Five were captured by the British as traitors, and tortured before they died.
Twelve had their homes ransacked and burned.
Two lost their sons serving in the revolutionary army, another had two sons captured.
Nine fought and died from wounds or hardships of the Revolutionary War.
What kind of men were they?
Twenty-four were lawyers and jurists.
Eleven were merchants, nine were farmers and large plantation owners, men of means, well-educated.
Carter Braxton of Virginia, a wealthy planter and trader, saw his ships swept from the seas by the British navy. He sold his home and properties to pay his debts, and died in rags.
Thomas McKeam was so hounded by the British that he was forced to move his family almost constantly. He served in the Congress without pay, and his family was kept in hiding. His possessions were taken from him, and poverty was his reward.
Vandals or soldiers looted the properties of eight of those who signed.

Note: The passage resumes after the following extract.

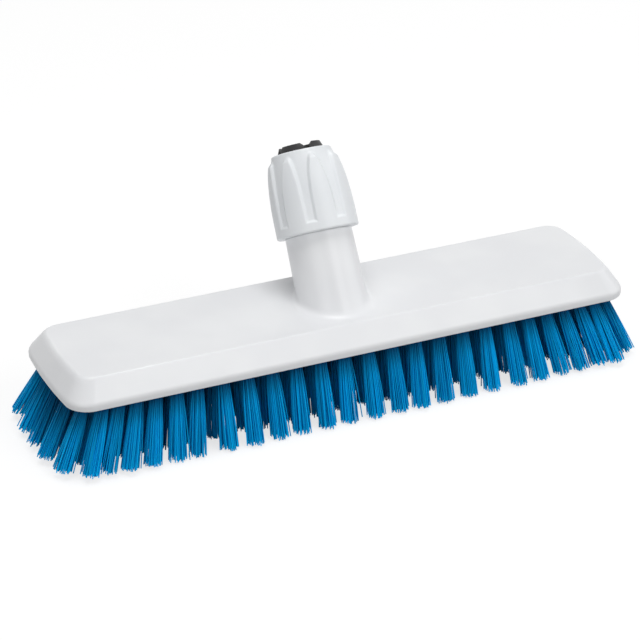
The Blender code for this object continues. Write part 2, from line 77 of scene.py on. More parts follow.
# Screw threads
PITCH = 3 * MM
THREAD_HEIGHT = 1.2 * MM
THREAD_ROOT = 1.5 * MM
THREAD_CREST = 0.7 * MM
THREAD_SINK = 0.4 * MM        # how deep the thread's root is buried
SPIGOT_TURNS = 6
NUT_TURNS = 4
THREAD_STEPS = 72
THREAD_RAMP = 0.33            # turns in which each end rises

# Clamp nut
NUT_BOTTOM = 34.3 * MM
NUT_HEIGHT = 41.9 * MM
NUT_RADIUS = 21 * MM
NUT_ROUND = 1.5 * MM
NUT_FOOT_ROUND = 1.0 * MM
NUT_FOOT_LOWERED = 0.22 * MM  # the nut looks seated on the shoulder
NUT_STEPS = 432
NUT_ROWS = 96
BAND_HEIGHT = 4.3 * MM
PETALS = 8
PETAL_DRAW_IN = 0.19          # share of the petals' radius lost up to the nut's top
PETAL_CURVE = 2.9             # how late it is lost
CHANNEL_DEPTH = 1.05 * MM     # between the petals' feet
DOME_DRAW_IN = 0.245          # the same two for the dome that they stand on
DOME_CURVE = 2.6
PETAL_RISE_CURVE = 1.6        # how late the channels deepen towards the top
PETAL_LEDGE = 1.6 * MM        # height in which the foot band falls away
PETAL_FOOT = 6 * MM
PETAL_TIP = 40 * MM
PETAL_TIP_LENGTH = 3.8 * MM   # in which a petal sinks into the dome
PETAL_FULL_BELOW_TIP = 4 * MM
PETAL_HALF_ANGLE = radians(15.9)
PETAL_EDGE_ANGLE = radians(5.6)
PETAL_NARROWS = 3.0           # how late a petal narrows to its tip
PETAL_BLUNTNESS = 0.62        # the lower, the blunter the tip
PETAL_TURN = radians(-4.3)
NUT_SKIRT_WALL = 0.6 * MM
RIM_ROUND = 0.35 * MM         # of the mouth's edge
RIM_STEPS = 3

# Collet
COLLET_TOP = 79.6 * MM
COLLET_BORE = 9.5 * MM
COLLET_MOUTH_RADIUS = 11.85 * MM
COLLET_TIP_RADIUS = 10.5 * MM
COLLET_SLEEVE = 7 * MM
COLLET_CHAMFER = 0.8 * MM
FLANGE_RADIUS = 14 * MM
FLANGE_HEIGHT = 2 * MM
FINGER_ROOT_RADIUS = 12.7 * MM
BEAD_HEIGHT = 0.5 * MM
BEAD_LENGTH = 2 * MM
BEAD_ABOVE_FLANGE = 6 * MM
FINGERS = 4
SLOT_WIDTH = 3.5 * MM
SLOT_TOP_WIDTH = 6.8 * MM
SLOT_FLARE_LENGTH = 1.4 * MM
SLOT_FLOOR_ABOVE_FLANGE = 1.5 * MM
SLOT_TURN = radians(-92.1)
COLLET_STEPS = 160
FINGER_BEVEL = 0.3 * MM
BEVEL_SEGMENTS = 2
BEVEL_ANGLE = radians(45)     # edges at least this sharp are softened
SLIVER = 0.002 * MM           # points closer than this are one point

# Tufts
OUTER_ROW = 30 * MM
ROW_SHARES = (0.207, 0.613, 1.0)  # of the outer row's distance from the middle
END_TUFT_SHARES = (0.0, 0.407, 0.813)
END_COLUMN_INSET = 6.5 * MM
EVEN_COLUMNS = 7              # one pitch apart, on each side of the middle
CLOSING_COLUMNS = 5           # further out, with shorter and shorter steps
CLOSING_SHARE = 0.846         # the first of these steps against the pitch
CLOSING_RATIO = 0.935         # each further step against the one before
END_GAP_SHARE = 1.015         # the step to the end column against the pitch
END_COLUMN_BOW = 3 * MM       # of the outer tufts towards the middle
FREE_LENGTH = 35.7 * MM       # of a solid strand below the block
TRIM = 0.5 * MM               # cut off flat where the tips stand
SIDE_SPLAY = 0.314            # the outer rows' lean, sideways against down
SPLAY_POWER = 1.3             # how late the rows lean, from the middle out
END_SPLAY = 0.41              # the end columns' lean
END_TUFT_INSET = 2.8 * MM     # of the bowed end columns, towards the middle
LEFT_END_LEAN = 1.2           # factors on the lean of the two end columns
RIGHT_END_LEAN = 0.85
INNER_SPLAY_EXTRA = 0.3       # more splay to the ends in the inner rows
UPRIGHT_COLUMNS = 5           # before the lean to the ends begins
TUFT_TIP = 2.5 * MM           # of the solid tufts, for their reach at the front
STRAND_TIP = 1.75 * MM        # and of their strands
HOLE_RADIUS = 2.75 * MM
HOLE_DEPTH = 1.6 * MM
HOLE_SIDES = 20
TUFT_LEAN = 0.045             # each tuft's own sideways lean, at most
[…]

At the Battle of Yorktown, Thomas Nelson, Jr., noted that the British General Cornwallis had taken over his home. He quietly urged General George Washington to open fire on his house. The home was destroyed, and Nelson died bankrupt.
Francis Lewis had his home and properties destroyed. The enemy jailed his wife, and she died within a few months.
John Hart was driven from his wife's bedside as she was dying. Their 13 children fled for their lives.
His fields and his gristmill were laid to waste. For more than a year he lived in forests and caves, returning home to find his wife dead and his children vanished. A few weeks later he died from exhaustion and a broken heart. Two others suffered similar fates.
Such were the stories and sacrifices of the American Revolution. These were not aggressive rabble-rousers. They were soft-spoken men of means and education.
They had security, but they valued liberty more.